**Data provided**
** Start **
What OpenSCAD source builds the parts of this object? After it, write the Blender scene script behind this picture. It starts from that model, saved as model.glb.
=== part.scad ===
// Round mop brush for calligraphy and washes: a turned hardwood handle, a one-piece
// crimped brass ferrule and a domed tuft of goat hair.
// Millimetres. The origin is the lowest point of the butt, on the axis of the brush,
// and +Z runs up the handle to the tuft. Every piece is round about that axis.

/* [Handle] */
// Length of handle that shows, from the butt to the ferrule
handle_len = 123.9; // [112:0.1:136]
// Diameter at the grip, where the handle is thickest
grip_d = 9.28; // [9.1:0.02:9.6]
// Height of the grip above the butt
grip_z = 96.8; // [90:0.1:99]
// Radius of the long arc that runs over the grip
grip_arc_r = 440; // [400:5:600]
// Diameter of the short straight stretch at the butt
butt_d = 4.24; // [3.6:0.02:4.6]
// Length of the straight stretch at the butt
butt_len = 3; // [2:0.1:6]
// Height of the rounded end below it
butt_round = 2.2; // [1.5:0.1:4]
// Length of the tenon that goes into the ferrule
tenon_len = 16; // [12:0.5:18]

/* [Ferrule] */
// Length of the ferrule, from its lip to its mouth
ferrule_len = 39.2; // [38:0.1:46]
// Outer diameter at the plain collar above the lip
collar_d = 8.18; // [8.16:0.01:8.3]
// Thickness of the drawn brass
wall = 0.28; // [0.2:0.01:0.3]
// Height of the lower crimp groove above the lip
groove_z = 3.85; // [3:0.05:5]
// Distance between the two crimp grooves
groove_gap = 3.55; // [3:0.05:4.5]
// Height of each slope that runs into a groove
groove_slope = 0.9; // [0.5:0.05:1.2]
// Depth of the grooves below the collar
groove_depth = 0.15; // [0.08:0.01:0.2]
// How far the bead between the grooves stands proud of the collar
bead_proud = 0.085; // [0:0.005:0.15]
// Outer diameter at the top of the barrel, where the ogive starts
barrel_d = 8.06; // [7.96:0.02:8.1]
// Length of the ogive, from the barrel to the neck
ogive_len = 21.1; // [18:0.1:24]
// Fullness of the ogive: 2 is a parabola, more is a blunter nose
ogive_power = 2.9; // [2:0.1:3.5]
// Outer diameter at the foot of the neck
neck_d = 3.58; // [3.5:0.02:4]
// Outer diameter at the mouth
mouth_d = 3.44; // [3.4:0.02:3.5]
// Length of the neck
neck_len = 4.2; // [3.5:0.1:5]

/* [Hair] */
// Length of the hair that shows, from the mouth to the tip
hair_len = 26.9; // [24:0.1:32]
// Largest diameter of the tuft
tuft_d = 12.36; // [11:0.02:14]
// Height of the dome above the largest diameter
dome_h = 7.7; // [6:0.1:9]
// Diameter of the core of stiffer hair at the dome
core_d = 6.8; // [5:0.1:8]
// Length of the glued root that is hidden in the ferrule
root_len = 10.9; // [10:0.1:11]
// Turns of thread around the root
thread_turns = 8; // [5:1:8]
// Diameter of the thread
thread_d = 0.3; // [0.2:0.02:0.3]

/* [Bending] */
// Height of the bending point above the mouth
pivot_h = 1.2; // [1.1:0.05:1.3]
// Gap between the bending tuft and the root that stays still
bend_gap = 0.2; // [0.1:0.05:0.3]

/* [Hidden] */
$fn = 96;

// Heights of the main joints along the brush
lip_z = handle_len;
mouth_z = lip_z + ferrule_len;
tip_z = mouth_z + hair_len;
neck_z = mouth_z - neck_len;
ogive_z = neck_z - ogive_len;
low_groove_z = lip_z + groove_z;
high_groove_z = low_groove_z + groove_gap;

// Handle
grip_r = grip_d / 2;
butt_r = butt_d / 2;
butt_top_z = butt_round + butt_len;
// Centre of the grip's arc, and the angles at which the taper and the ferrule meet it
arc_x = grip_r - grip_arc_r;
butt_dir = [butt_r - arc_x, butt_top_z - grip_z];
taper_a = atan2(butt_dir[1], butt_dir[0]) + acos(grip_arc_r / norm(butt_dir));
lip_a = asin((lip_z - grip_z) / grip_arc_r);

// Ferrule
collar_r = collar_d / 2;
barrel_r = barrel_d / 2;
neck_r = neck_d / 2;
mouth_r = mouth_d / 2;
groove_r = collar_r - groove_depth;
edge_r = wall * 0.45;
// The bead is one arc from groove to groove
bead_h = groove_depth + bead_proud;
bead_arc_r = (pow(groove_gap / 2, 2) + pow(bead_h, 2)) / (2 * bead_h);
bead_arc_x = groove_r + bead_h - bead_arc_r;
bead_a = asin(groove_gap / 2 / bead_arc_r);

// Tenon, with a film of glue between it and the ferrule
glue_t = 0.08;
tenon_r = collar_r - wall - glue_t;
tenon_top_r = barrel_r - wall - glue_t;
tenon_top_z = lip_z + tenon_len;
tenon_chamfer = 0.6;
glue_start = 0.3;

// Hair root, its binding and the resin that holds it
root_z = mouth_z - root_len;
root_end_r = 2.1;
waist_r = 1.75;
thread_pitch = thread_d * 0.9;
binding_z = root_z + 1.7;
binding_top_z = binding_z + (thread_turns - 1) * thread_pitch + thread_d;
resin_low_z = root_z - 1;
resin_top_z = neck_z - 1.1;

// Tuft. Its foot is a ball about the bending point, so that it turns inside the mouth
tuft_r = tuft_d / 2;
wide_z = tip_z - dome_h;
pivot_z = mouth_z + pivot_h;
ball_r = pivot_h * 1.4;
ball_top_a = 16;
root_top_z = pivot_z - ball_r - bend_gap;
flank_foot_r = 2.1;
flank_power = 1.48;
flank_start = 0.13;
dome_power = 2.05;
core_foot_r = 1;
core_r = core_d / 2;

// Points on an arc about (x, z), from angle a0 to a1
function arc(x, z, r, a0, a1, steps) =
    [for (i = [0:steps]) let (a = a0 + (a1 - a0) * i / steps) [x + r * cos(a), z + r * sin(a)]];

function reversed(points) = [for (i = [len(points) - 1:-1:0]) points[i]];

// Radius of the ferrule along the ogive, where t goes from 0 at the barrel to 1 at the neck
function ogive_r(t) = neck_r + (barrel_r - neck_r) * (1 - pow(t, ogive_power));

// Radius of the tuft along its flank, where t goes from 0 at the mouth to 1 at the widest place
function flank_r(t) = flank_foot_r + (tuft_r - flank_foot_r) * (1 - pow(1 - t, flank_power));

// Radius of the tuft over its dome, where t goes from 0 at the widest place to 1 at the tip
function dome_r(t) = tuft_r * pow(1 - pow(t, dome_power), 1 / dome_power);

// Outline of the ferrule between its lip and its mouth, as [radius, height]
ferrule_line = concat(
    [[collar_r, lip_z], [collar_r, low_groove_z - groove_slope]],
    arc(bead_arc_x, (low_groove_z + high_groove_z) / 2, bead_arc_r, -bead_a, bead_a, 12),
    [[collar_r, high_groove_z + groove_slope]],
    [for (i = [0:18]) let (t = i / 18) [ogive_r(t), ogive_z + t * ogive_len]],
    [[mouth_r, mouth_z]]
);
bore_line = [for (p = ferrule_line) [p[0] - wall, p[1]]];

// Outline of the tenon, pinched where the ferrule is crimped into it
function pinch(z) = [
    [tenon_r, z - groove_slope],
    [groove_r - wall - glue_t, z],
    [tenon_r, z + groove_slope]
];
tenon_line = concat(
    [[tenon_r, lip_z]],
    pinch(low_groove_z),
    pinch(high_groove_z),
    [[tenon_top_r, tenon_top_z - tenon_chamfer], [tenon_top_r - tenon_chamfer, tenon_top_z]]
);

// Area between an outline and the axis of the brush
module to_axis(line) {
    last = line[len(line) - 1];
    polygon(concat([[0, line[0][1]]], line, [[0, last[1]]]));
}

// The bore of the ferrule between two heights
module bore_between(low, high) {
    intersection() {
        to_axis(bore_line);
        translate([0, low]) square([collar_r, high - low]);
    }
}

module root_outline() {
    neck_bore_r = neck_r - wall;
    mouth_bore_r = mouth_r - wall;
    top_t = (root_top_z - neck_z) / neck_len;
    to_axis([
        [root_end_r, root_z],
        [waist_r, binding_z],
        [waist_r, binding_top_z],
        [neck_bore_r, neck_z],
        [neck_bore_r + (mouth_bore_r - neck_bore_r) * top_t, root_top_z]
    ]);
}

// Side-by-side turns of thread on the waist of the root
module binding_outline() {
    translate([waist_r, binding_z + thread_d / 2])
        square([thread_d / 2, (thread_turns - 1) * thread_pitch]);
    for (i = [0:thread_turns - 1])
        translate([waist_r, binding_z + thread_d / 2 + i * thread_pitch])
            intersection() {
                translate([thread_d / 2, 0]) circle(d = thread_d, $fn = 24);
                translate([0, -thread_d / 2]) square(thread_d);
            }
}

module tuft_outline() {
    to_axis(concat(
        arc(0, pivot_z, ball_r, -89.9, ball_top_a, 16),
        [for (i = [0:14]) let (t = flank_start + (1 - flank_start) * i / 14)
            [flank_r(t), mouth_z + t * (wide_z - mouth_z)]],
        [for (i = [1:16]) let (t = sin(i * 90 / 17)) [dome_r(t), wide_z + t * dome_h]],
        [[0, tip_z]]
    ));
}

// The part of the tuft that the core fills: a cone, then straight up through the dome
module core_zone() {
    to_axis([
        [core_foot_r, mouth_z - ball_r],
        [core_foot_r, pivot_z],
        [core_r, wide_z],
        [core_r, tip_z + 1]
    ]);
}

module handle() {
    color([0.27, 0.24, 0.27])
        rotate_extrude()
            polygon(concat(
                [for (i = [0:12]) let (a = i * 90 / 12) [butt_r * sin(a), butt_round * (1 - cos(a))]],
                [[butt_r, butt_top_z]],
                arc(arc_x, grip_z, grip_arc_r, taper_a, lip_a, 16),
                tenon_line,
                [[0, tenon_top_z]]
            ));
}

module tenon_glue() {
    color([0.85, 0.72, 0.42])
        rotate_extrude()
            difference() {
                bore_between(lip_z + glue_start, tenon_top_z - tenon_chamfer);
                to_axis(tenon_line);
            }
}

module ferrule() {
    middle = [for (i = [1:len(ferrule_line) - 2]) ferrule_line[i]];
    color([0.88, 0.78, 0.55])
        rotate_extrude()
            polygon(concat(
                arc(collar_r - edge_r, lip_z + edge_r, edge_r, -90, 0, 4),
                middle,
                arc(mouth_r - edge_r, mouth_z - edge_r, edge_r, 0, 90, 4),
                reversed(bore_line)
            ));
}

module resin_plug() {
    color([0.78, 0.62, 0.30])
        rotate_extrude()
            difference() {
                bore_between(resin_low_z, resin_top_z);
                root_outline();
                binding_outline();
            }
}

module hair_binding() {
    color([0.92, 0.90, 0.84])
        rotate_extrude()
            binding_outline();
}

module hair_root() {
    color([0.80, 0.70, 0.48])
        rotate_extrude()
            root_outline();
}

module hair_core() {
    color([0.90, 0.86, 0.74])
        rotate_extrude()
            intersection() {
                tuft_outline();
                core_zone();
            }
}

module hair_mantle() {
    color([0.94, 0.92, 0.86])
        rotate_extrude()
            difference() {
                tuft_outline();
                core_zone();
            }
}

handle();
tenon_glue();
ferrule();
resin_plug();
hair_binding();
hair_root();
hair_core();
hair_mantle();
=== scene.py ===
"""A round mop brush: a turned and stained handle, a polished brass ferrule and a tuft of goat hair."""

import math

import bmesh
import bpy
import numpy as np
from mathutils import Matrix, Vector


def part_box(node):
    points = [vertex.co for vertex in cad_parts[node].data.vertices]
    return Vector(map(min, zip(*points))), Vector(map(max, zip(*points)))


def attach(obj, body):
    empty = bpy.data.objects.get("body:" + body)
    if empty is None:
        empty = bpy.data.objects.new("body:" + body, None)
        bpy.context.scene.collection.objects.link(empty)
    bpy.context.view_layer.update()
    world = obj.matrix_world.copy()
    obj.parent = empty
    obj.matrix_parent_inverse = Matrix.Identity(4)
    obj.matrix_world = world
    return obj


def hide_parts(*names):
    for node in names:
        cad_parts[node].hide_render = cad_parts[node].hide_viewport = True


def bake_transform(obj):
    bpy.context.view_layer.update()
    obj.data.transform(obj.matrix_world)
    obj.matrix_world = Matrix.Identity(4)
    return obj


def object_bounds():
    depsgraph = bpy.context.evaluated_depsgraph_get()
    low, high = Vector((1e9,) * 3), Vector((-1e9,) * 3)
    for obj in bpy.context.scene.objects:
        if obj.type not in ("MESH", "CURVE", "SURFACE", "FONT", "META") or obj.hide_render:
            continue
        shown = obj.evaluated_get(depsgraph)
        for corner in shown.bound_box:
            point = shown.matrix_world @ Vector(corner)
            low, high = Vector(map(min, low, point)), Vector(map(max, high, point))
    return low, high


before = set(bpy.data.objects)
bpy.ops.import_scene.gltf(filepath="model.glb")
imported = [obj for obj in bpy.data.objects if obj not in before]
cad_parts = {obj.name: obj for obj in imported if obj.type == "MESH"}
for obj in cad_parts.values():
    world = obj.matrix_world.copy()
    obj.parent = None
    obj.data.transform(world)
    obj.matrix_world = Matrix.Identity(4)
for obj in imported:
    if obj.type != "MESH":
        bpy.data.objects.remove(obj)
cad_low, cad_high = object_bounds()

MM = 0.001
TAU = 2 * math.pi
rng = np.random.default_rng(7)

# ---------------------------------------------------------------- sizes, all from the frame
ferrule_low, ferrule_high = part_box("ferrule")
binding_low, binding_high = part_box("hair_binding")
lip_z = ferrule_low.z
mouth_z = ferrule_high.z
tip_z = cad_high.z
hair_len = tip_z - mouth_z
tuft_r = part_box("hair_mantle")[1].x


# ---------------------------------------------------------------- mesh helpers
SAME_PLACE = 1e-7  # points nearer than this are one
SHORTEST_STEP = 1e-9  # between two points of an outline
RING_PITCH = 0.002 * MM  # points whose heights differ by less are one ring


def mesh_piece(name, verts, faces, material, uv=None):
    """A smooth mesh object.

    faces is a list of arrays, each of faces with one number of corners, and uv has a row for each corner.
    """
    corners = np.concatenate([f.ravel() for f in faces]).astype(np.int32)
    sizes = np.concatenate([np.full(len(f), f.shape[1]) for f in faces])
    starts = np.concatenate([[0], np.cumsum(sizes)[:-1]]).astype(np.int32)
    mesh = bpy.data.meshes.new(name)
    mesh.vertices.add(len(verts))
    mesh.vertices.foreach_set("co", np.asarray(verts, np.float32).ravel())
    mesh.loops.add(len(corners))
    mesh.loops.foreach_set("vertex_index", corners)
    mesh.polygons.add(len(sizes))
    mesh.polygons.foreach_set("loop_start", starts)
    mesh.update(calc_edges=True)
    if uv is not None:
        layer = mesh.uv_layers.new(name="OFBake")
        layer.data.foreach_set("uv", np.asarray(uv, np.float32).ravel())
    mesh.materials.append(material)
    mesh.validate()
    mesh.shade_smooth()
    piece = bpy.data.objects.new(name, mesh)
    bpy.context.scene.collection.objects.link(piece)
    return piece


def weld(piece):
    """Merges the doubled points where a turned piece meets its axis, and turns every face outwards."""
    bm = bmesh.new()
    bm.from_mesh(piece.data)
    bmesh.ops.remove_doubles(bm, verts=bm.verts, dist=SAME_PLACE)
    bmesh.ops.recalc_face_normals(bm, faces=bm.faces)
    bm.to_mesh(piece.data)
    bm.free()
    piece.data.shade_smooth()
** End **
**What the task requires**
Reproduce exactly the lines from the one containing "for corner in" through the one containing "rng = np.random.default_rng(7)", inclusive, and nothing else.

**The result**
        for corner in shown.bound_box:
            point = shown.matrix_world @ Vector(corner)
            low, high = Vector(map(min, low, point)), Vector(map(max, high, point))
    return low, high


before = set(bpy.data.objects)
bpy.ops.import_scene.gltf(filepath="model.glb")
imported = [obj for obj in bpy.data.objects if obj not in before]
cad_parts = {obj.name: obj for obj in imported if obj.type == "MESH"}
for obj in cad_parts.values():
    world = obj.matrix_world.copy()
    obj.parent = None
    obj.data.transform(world)
    obj.matrix_world = Matrix.Identity(4)
for obj in imported:
    if obj.type != "MESH":
        bpy.data.objects.remove(obj)
cad_low, cad_high = object_bounds()

MM = 0.001
TAU = 2 * math.pi
rng = np.random.default_rng(7)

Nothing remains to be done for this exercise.